The other week was one of those weeks where I got cocky and was immediately humbled when I literally fell on my face. It was during another opportunity to get into Crow and I was feeling enthusiastic due to my earlier success. So, with my inner monologue coaching me along, I got into position and pushed myself up and achieved air! Another two seconds. Another success! I made a controlled descent to my feet and did it again. I repeated the process and made it only a second before my arms quaked a little. I got back to starting position and thought I surely had one more in me. One more success at getting my feet up and balanced and THEN I would call it good.

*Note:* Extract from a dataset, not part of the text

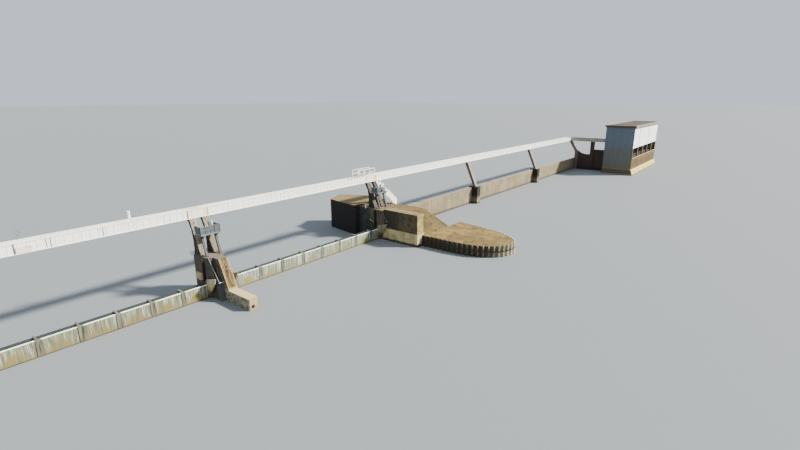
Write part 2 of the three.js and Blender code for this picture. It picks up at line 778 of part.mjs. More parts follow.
// Wall along the upstream edge of the dyke, cast with the plinths of the two legs.
const DYKE_Y = [-200, -150];
const KNEE_LEG_IN = 40;
const plinths = [LEG_A, LEG_B].map((x) =>
  block(x - PLINTH_HALF, x + PLINTH_HALF, ...PLINTH, 0, DYKE_TOP + PLINTH_RISE - SEAT),
);
piece(
  "dyke_wall",
  join([block(YARD_BACK_X + SEAT, KNEE + KNEE_LEG_IN - SEAT, ...DYKE_Y, 0, DYKE_TOP), ...plinths]),
  paleConcrete,
);

// Knee leg: an upright foot on the dyke and a raking head below the turn of the bridge.
const KNEE_LEG_WIDTH = 90;
const kneeLegX = [KNEE + KNEE_LEG_IN, KNEE + KNEE_LEG_IN + KNEE_LEG_WIDTH];
const KNEE_LEG_Y = [-340, -200];
const KNEE_BEND = [800, 770];
const KNEE_HEAD_Y = [-20, 90];
const kneeLegProfile = [
  [KNEE_LEG_Y[0], 0],
  [KNEE_LEG_Y[1], 0],
  [KNEE_LEG_Y[1], KNEE_BEND[1]],
  [KNEE_HEAD_Y[1], BRIDGE_FOOT - SEAT],
  [KNEE_HEAD_Y[0], BRIDGE_FOOT - SEAT],
  [KNEE_LEG_Y[0], KNEE_BEND[0]],
];
piece("knee_leg", alongX(kneeLegProfile, ...kneeLegX), concrete);

// Intake wing wall with a dished top, the intake pier, and the beam on to the powerhouse with a
// thinner wall below it.
const INTAKE_PIER_Y = [-1010, -860];
const INTAKE_PIER_LAP = 20;
const INTAKE_BEAM = [820, 900];
const INTAKE_BEAM_LAP = 10;
const INTAKE_SCREEN_INSET = 15;
const WING_TOP = [830, 680];
const DISH_LOW = [-480, 640];
const DISH_STEPS = 8;
const dish = new THREE.QuadraticBezierCurve(
  new THREE.Vector2(KNEE_LEG_Y[0] - SEAT, WING_TOP[0]),
  new THREE.Vector2(...DISH_LOW),
  new THREE.Vector2(INTAKE_PIER_Y[1], WING_TOP[1]),
);
const wingWall = [
  [KNEE_LEG_Y[0] - SEAT, 0],
  ...dish.getPoints(DISH_STEPS).map((p) => [p.x, p.y]),
  [INTAKE_PIER_Y[1] - BITE, WING_TOP[1]],
  [INTAKE_PIER_Y[1] - BITE, 0],
];
const [wingX0, wingX1] = [kneeLegX[0] + BITE, kneeLegX[1] - BITE];
piece(
  "intake_wall",
  join([
    alongX(wingWall, wingX0, wingX1),
    block(wingX0 - INTAKE_PIER_LAP, wingX1 + INTAKE_PIER_LAP, ...INTAKE_PIER_Y, 0, BRIDGE_FOOT - SEAT),
    block(
      wingX0 - INTAKE_BEAM_LAP,
      wingX1 + INTAKE_BEAM_LAP,
      HOUSE_Y1 + SEAT,
      INTAKE_PIER_Y[0] + BITE,
      ...INTAKE_BEAM,
    ),
    block(
      wingX0 + INTAKE_SCREEN_INSET,
      wingX1 - INTAKE_SCREEN_INSET,
      HOUSE_Y1 + SEAT,
      INTAKE_PIER_Y[0] + BITE,
      0,
      INTAKE_BEAM[0] + BITE,
    ),
  ]),
  darkConcrete,
);

// Powerhouse: base ledge, four walls, two floors, roof slab.
const BASE_LAP = 40;
const BASE_FRONT_TOP = 30;
const BASE_FRONT_FOOT = 100;
const baseLedge = alongX(
  [
    [HOUSE_Y0 - BASE_FRONT_FOOT, 0],
    [HOUSE_Y1, 0],
    [HOUSE_Y1, HOUSE_BASE_TOP],
    [HOUSE_Y0 - BASE_FRONT_TOP, HOUSE_BASE_TOP],
  ],
  HOUSE_X0 - BASE_LAP,
  HOUSE_X1 + BASE_LAP,
);
piece("powerhouse_base", baseLedge, buffConcrete);
const wallFoot = HOUSE_BASE_TOP + SEAT;
const innerX = [HOUSE_X0 + HOUSE_WALL + SEAT, HOUSE_X1 - HOUSE_WALL - SEAT];
const innerY = [HOUSE_Y0 + HOUSE_WALL + SEAT, HOUSE_Y1 - HOUSE_WALL - SEAT];
function sideWall(name, x0) {
  piece(name, block(x0, x0 + HOUSE_WALL, ...innerY, wallFoot, HOUSE_TOP), paleConcrete);
}
sideWall("powerhouse_left_wall", HOUSE_X0);
sideWall("powerhouse_right_wall", HOUSE_X1 - HOUSE_WALL);

// The return span ends at a door in the upstream wall.
const DOOR_WIDTH = 110;
const DOOR_HEIGHT = 225;
const DOOR_THICK = 8;
const doorX = [KNEE + (BRIDGE_WIDTH - DOOR_WIDTH) / 2, KNEE + (BRIDGE_WIDTH + DOOR_WIDTH) / 2];
const doorFoot = BRIDGE_FOOT + DECK_LEVEL;
piece(
  "powerhouse_upstream_wall",
  cut(block(HOUSE_X0, HOUSE_X1, HOUSE_Y1 - HOUSE_WALL, HOUSE_Y1, wallFoot, HOUSE_TOP), [
    block(...doorX, HOUSE_Y1 - HOUSE_WALL - BITE, HOUSE_Y1 + BITE, doorFoot, doorFoot + DOOR_HEIGHT),
  ]),
  paleConcrete,
);
piece(
  "powerhouse_door",
  block(
    doorX[0] + SEAT,
    doorX[1] - SEAT,
    HOUSE_Y1 - HOUSE_WALL + DOOR_THICK,
    HOUSE_Y1 - HOUSE_WALL + 2 * DOOR_THICK,
    doorFoot + SEAT,
    doorFoot + DOOR_HEIGHT - SEAT,
  ),
  greySteel,
);

// Five tall openings in a row look downstream.
const OPENINGS = 5;
const OPENING_PILLAR = 110;
const openingPitch = (HOUSE_X1 - HOUSE_X0 - 2 * HOUSE_WALL) / OPENINGS;
const openingCuts = [];
for (let i = 0; i < OPENINGS; i++) {
  const x0 = HOUSE_X0 + HOUSE_WALL + i * openingPitch + OPENING_PILLAR / 2;
  const x1 = x0 + openingPitch - OPENING_PILLAR;
  openingCuts.push(block(x0, x1, HOUSE_Y0 - BITE, HOUSE_Y0 + HOUSE_WALL + BITE, HOUSE_SILL, HOUSE_HEAD));
}
piece(
  "powerhouse_downstream_wall",
  cut(block(HOUSE_X0, HOUSE_X1, HOUSE_Y0, HOUSE_Y0 + HOUSE_WALL, wallFoot, HOUSE_TOP), openingCuts),
  paleConcrete,
);
const FLOOR_THICK = 30;
function floorSlab(name, top) {
  piece(name, block(...innerX, ...innerY, top - FLOOR_THICK, top), concrete);
}
floorSlab("powerhouse_lower_floor", HOUSE_SILL);
floorSlab("powerhouse_upper_floor", HOUSE_UPPER_FLOOR);
piece(
  "powerhouse_roof",
  block(
    HOUSE_X0 - ROOF_LAP,
    HOUSE_X1 + ROOF_LAP,
    HOUSE_Y0 - ROOF_LAP,
    HOUSE_Y1 + ROOF_LAP,
    HOUSE_TOP + SEAT,
    HOUSE_TOP + ROOF_THICK,
  ),
  concrete,
);

// The origin is the middle of the whole structure's foot.
const extent = new THREE.Box3().setFromObject(barrage);
barrage.position.set(-(extent.min.x + extent.max.x) / 2, -(extent.min.y + extent.max.y) / 2, 0);

export default barrage;
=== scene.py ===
from collections import namedtuple
import math
import bpy
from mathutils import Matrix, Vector


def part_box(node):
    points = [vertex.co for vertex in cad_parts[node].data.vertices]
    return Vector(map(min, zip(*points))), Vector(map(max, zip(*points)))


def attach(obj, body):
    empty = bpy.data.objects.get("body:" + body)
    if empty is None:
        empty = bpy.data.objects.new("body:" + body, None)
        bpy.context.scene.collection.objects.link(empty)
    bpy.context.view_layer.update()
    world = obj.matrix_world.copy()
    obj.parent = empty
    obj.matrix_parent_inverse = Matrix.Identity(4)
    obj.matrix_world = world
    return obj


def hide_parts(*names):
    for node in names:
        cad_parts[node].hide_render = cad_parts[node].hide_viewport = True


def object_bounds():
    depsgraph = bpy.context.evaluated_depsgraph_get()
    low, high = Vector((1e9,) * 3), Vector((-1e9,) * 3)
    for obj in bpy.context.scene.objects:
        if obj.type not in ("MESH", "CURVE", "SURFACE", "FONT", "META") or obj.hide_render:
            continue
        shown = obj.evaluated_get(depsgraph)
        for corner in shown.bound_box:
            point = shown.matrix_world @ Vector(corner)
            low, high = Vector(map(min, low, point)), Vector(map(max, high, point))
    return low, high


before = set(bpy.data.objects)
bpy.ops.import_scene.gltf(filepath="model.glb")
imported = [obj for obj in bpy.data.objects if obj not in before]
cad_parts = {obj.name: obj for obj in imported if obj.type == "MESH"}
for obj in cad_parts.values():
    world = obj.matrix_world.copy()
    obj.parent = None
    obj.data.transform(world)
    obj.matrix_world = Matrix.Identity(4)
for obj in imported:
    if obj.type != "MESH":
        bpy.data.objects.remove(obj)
cad_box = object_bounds()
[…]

I’d failed to pay attention to how my arms felt before this pose. We’d done many “flows” with lots of planks and down dogs and my arms were feeling it. They were fatigued but ignoring all the warning signs, I gave it one more go and just as I was getting my second foot in the air, my left arm gave out and down I went, landing on the left side of my face, the frame of my glasses knocking hard against my brow bone, sweat and oil smearing over the lens. Consider me humbled.
Righting myself and checking my glasses, I felt my face and satisfied I wasn’t bleeding, got a drink of water while I admitted to myself that I got overconfident and cocky. I wasn’t embarrassed because this has probably happened to everyone at some point in yoga. At least one instructor has said, “Every good yogi falls on their face.” So, I rejoined the rest of the class where they were at and finished out the session meeker, but ultimately amused.
Two years and many classes later, I have come to appreciate the changes I see in myself, physically and mentally. Successfully completing the Crow pose has taken time. When I first saw it being done shortly after starting classes, my jaw dropped and I laughed nervously with a mental, “NO WAY!”. When I first started class my planks would last 20 seconds before my body gave out. Now? I can go quite a while in a full, high plank. My seated forward folds were me, folding at the waist and my upper body bending in an arch with my hands on my knees. Now? My nose is much closer to my legs, and I can reach farther than my feet.
As with my indoor jungle, my crafting projects, and everything else I do that takes time and effort, improvement isn’t instant. It’s incremental. It’s three steps forward and two steps back. Sometimes improvement is so subtle that we don’t even notice we’ve improved until we notice we’ve stopped making the same old mistake.
Now, here I am able to get into Crow! None of these accomplishments happened overnight. None of them were instantaneous. They took time, effort, and even some deflating crashes to the ground. But all of it was worth the results I see and feel now.
And, if I’m to be perfectly candid – I’m going to continue going to yoga because it’s making my ass look great!